_REQUIRED TASK:_ Review the material line by line. Identify and copy every line that contains the string "with".

_INFORMATION SUPPLIED:_
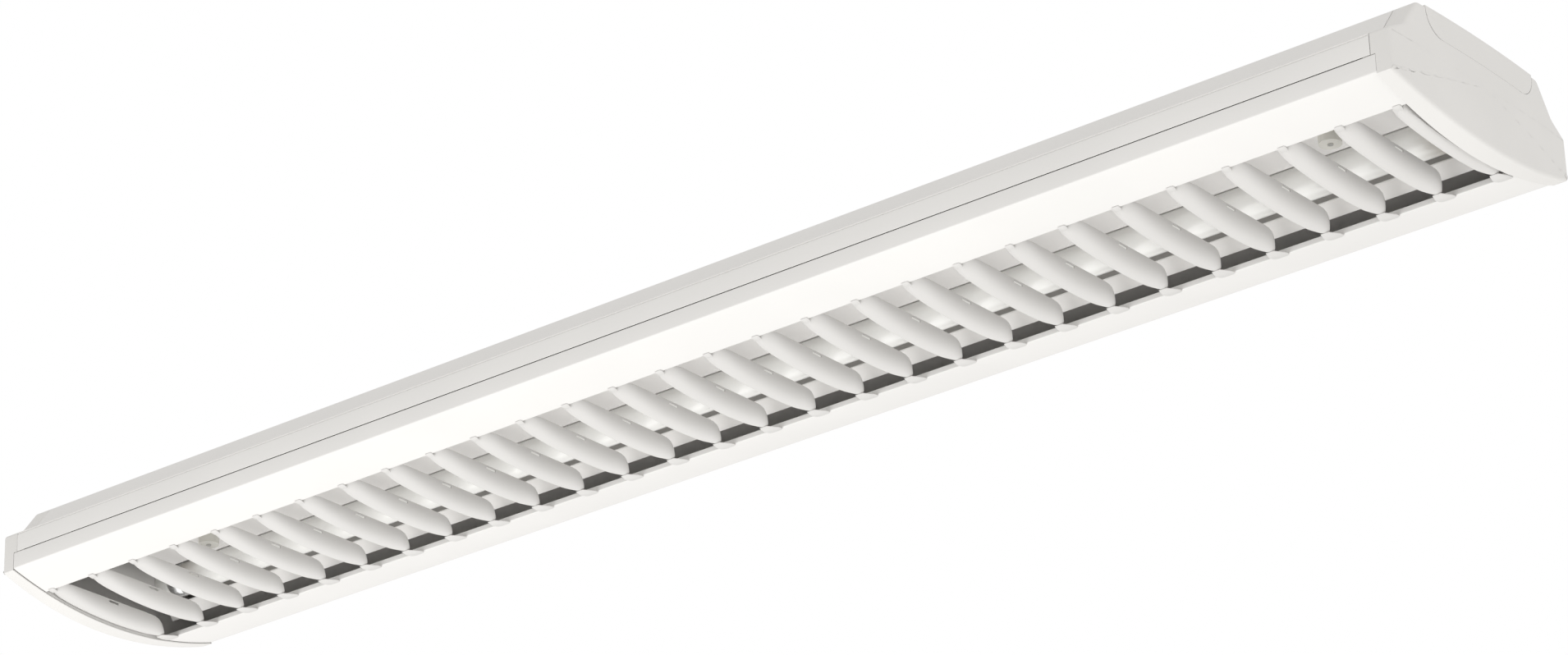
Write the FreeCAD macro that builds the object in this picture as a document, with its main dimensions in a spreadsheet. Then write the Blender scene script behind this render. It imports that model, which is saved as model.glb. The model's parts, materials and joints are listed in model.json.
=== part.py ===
"""Surface-mounted luminaire for two straight lamps, with a cross-blade louvre that hangs on a hinge.

X runs along the luminaire, Y across it and Z up. The origin is the centre of the ceiling face, which
is the top of the housing at Z = 0, so everything below it has a negative Z. Lengths are millimetres.
The near side is -Y and the far side, where the louvre is hinged, is +Y.
"""
import FreeCAD, Part
import math
import os
import Sketcher

Vector = FreeCAD.Vector
doc = FreeCAD.newDocument("louvre_luminaire")

# ---------------------------------------------------------------- driving dimensions

DRIVING = (
    # overall outline
    ("fixture_width", 217, "over the side walls"),
    ("roof_width", 148, "flat ceiling face"),
    ("waist_width", 182, "over the foot of the upper slopes"),
    ("waist_drop", 22, "ceiling face to the foot of the slope"),
    ("shoulder_drop", 31, "ceiling face to the top of the side wall"),
    ("seam_drop", 46.6, "ceiling face to the lower edge of the housing"),
    ("band_drop", 60, "ceiling face to the sharp bottom corner"),
    ("belly_drop", 77, "ceiling face to the lowest point of the curved underside"),
    ("roof_radius", 5, "bend between the roof and the slope"),
    ("waist_radius", 9, "bend between the slope and the shoulder"),
    ("shoulder_radius", 4, "bend between the shoulder and the side wall"),
    ("housing_sheet", 0.8, "steel of the housing"),
    ("fit_gap", 0.3, "clearance between neighbouring pieces"),
    # end caps
    ("end_room", 40.3, "lamp's cap face to the middle of the end face"),
    ("cap_reach", 20, "cap seen beyond the end of the housing"),
    ("cap_wall", 2.2, "wall of the moulded cap"),
    ("cap_bow", 4.5, "bulge of the end face in plan"),
    ("rim_width", 16.5, "lower rim of the cap, along X"),
    ("rim_proud", 1.2, "rim below the louvre's underside"),
    ("rim_lip", 5.5, "height of the stiffening lip on the rim"),
    ("lip_wall", 1.5, "thickness of that lip"),
    ("spigot_wall", 1.6, "wall of the collar"),
    ("boss_radius", 4, "screw boss inside the cap"),
    ("boss_half_span", 70, "screw bosses from the middle"),
    ("boss_drop", 37, "screw bosses below the ceiling face"),
    ("screw_radius", 1.7, "cap screw shank"),
    ("screw_head_radius", 3.2, "cap screw head"),
    ("screw_head_height", 2, "cap screw head"),
    ("screw_reach", 9, "cap screw into its boss"),
    ("blank_width", 132, "cable entry blank in the end face"),
    ("blank_height", 19.8, "cable entry blank in the end face"),
    ("blank_radius", 17, "its lower corners"),
    ("blank_wall", 1.8, "its thickness"),
    ("blank_gap", 0.25, "groove round it"),
    # lamps
    ("lamp_length", 1199.4, "face to face of the lamp caps"),
    ("lamp_diameter", 26, "over the lamp caps"),
    ("lamp_half_span", 44, "lamp axis from the middle"),
    ("lamp_drop", 33, "lamp axis below the ceiling face"),
    ("glass_wall", 0.8, "wall of the lamp tube"),
    ("lamp_cap_length", 16, "metal cap of the lamp"),
    ("lamp_cap_wall", 0.35, "side wall of the metal cap"),
    ("lamp_face_wall", 1, "end plate of the metal cap"),
    ("pin_spacing", 12.7, "between the contact pins"),
    ("pin_diameter", 2.35, "contact pin"),
    ("pin_length", 7.1, "contact pin beyond the cap"),
    # lampholders
    ("holder_width", 24, "lampholder body"),
    ("holder_thickness", 11.9, "lampholder body along X"),
    ("holder_top_drop", 5.5, "top of the lampholder below the ceiling face"),
    ("rotor_radius", 8.2, "turning rotor in the lampholder"),
    ("rotor_thickness", 7.3, "turning rotor"),
    ("rotor_floor", 0.6, "rotor behind the ends of the pins"),
    ("pin_slot", 2.8, "slot for the pins"),
    ("bracket_sheet", 1.2, "lampholder bracket"),
    ("bracket_half_width", 86, "lampholder bracket"),
    ("bracket_height", 43, "lampholder bracket below its foot"),
    ("bracket_foot", 12, "foot of the bracket under the roof, along X"),
    ("bracket_foot_width", 60, "foot of the bracket"),
    # reflector tray
    ("tray_sheet", 0.6, "steel of the reflector tray"),
    ("tray_drop", 15, "wings of the tray below the ceiling face"),
    ("tray_hat_drop", 28.5, "raised middle of the tray"),
    ("tray_hat_half", 24, "middle of the tray"),
    ("tray_wing_inner", 30, "inner end of each wing"),
    ("tray_wing_outer", 68, "outer end of each wing"),
    ("tray_skirt_half", 80, "lower edge of the tray"),
    ("tray_skirt_drop", 42, "lower edge of the tray"),
    ("tray_end_gap", 1.4, "tray to the lampholder faces"),
    ("stud_radius", 2, "welded stud that carries the tray"),
    ("stud_half_span", 520, "studs from the middle"),
    ("stud_length", 36, "stud below the roof"),
    ("knob_radius", 8, "round nut under the tray"),
    ("knob_height", 7, "round nut"),
    # control gear
    ("ballast_offset", 50, "end of the ballast's base from the tray's stud"),
    ("ballast_length", 360, "ballast case"),
    ("ballast_width", 30, "ballast case"),
    ("ballast_height", 21, "ballast case over the base"),
    ("ballast_sheet", 0.7, "ballast cover"),
    ("base_sheet", 1, "ballast base plate"),
    ("base_ear", 20, "base plate beyond the case, each end"),
    ("board_wall", 1.6, "circuit board"),
    ("board_drop", 3, "circuit board below the base plate"),
    ("board_margin", 2, "circuit board to the side walls of the case"),
    ("choke_half", 9, "half of a choke on the board"),
    ("choke_height", 12, "choke on the board"),
    ("can_radius", 6, "capacitor on the board"),
    ("can_length", 22, "capacitor on the board"),
    ("connector_length", 12, "ballast connector block"),
    ("connector_height", 12, "ballast connector block"),
    ("terminal_length", 30, "mains terminal block"),
    ("terminal_width", 24, "mains terminal block"),
    ("terminal_height", 16, "mains terminal block"),
    ("terminal_centre", 22, "middle of the terminal block along X"),
    ("pole_pitch", 7, "between the poles of the terminal block"),
    ("pole_row", 8, "row of terminal screws from the middle of the block"),
    ("well_radius", 2.2, "well over a terminal screw"),
    ("well_depth", 4, "well over a terminal screw"),
    ("entry_centre", 60, "cable entry hole along X"),
    ("entry_radius", 10, "cable entry hole in the roof"),
    ("grommet_bore", 5.5, "radius of the cable bore in the grommet"),
    ("grommet_flange", 13, "radius of the grommet's inner flange"),
    ("grommet_flange_wall", 2, "that flange"),
    ("earth_centre", 90, "earth stud along X"),
    ("earth_length", 11, "earth stud"),
    ("nut_radius", 4, "earth nut over its corners"),
    ("nut_height", 3, "earth nut"),
    ("nut_drop", 5, "lower face of the earth nut below the roof"),
    ("fixing_half_x", 450, "ceiling fixing holes from the middle, along X"),
    ("fixing_half_y", 45, "ceiling fixing holes from the middle, along Y"),
    ("fixing_radius", 3.25, "ceiling fixing holes"),
    ("lead_radius", 1.1, "insulated internal lead"),
    ("lead_drop", 9, "leads below the ceiling face"),
    ("lead_lane", 34, "first lead from the middle"),
    ("lead_pitch", 4, "between leads side by side"),
    ("clip_length", 8, "lead clip along X"),
    ("clip_width", 12, "lead clip"),
    ("clip_height", 11, "lead clip"),
    ("clip_end_gap", 40, "right lead clips from the lampholders"),
    ("clip_inner", 180, "inner lead clips from the middle"),
    # louvre
    ("seam_gap", 0.3, "housing to the louvre rails"),
    ("rail_sheet", 1, "rail of the louvre"),
    ("rail_end_gap", 0.6, "rails to the caps' rims"),
    ("rail_return", 13, "top return of the rail"),
    ("opening_near", 73, "inner edge of the near rail's bottom flange"),
    ("opening_far", 57, "inner edge of the far rail's bottom flange"),
    ("flange_lip", 3.4, "upturned edge of the bottom flange"),
    ("cell_count", 28, "cells of the louvre"),
    ("blade_inset", 24, "middle of the end blades from the luminaire's ends"),
    ("blade_half_width", 10, "blade at its open top"),
    ("blade_foot_half", 9.2, "blade where its rounded bottom begins"),
    ("blade_foot_rise", 4.5, "height of that place over the bottom"),
    ("blade_height", 12.4, "blade, bottom to its level top edge"),
    ("blade_sheet", 0.8, "wall of the blade"),
    ("blade_end_gap", 0.7, "near end of the blade to the rail's edge"),
    ("blade_far_gap", 12, "far end of the blade to the rail's edge"),
    ("blade_taper", 22, "length over which the blade narrows to its ends"),
    ("blade_near_half", 7, "half width of the blade at its near end"),
    ("blade_far_half", 3.2, "half width of the blade at its far end"),
    ("blade_far_rise", 1.8, "height of the blade that is left at its far end"),
    ("blade_fall_radius", 34, "curve by which the top edge falls to the far end"),
    ("blade_slot_half", 5, "half length of the slot in the blade's flank"),
    ("blade_slot_height", 1.8, "slot in the blade's flank"),
    ("blade_slot_rise", 9.6, "slot over the bottom"),
    ("blade_slot_middle", 17, "middle of the slot from the middle, on the near side"),
    ("end_blade_reach", 6, "outer wall of an end blade beyond its middle"),
    ("tab_width", 14, "tab that hooks a blade on the rail"),
    ("tab_reach", 2.6, "tab under the flange"),
    ("tab_wall", 0.7, "lower face of the tab below the flange's underside"),
    ("tab_gap", 0.15, "upper face of the tab to the flange"),
    ("tab_root", 2, "tab inside the end of the blade"),
    ("reflector_sheet", 0.6, "side reflector of the louvre"),
    ("reflector_behind", 2, "lower edge of the side reflector beyond the opening"),
    ("reflector_low_drop", 57.4, "lower edge of the side reflector"),
    ("reflector_lean", 8, "upper edge of the side reflector nearer to the middle"),
    ("reflector_web_half", 97, "outer edge of its web"),
    ("reflector_end_gap", 5, "reflector to the end of the rail"),
    ("hinge_radius", 2.5, "rolled hinge bead on the far rail"),
    ("hinge_pin_radius", 1.2, "hinge pin"),
    ("hinge_running_gap", 0.05, "pin in the bead"),
    ("hinge_pin_inside", 15, "pin inside the bead"),
    ("hinge_pin_outside", 5.5, "pin inside the cap"),
    ("hinge_boss_radius", 2.4, "boss of the pin in the cap"),
    ("catch_half_span", 450, "spring catches from the middle"),
    ("catch_width", 16, "spring catch along X"),
    ("catch_sheet", 0.8, "spring catch"),
    ("catch_leaf", 9, "leaf of the spring catch"),
    ("catch_play", 0.8, "outer leaf to the tongue"),
    ("tongue_half", 99, "tongue on the near rail, from the middle"),
    ("tongue_height", 10, "tongue over the rail"),
)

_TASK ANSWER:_
Write the FreeCAD macro that builds the object in this picture as a document, with its main dimensions in a spreadsheet. Then write the Blender scene script behind this render. It imports that model, which is saved as model.glb. The model's parts, materials and joints are listed in model.json.
"""Surface-mounted luminaire for two straight lamps, with a cross-blade louvre that hangs on a hinge.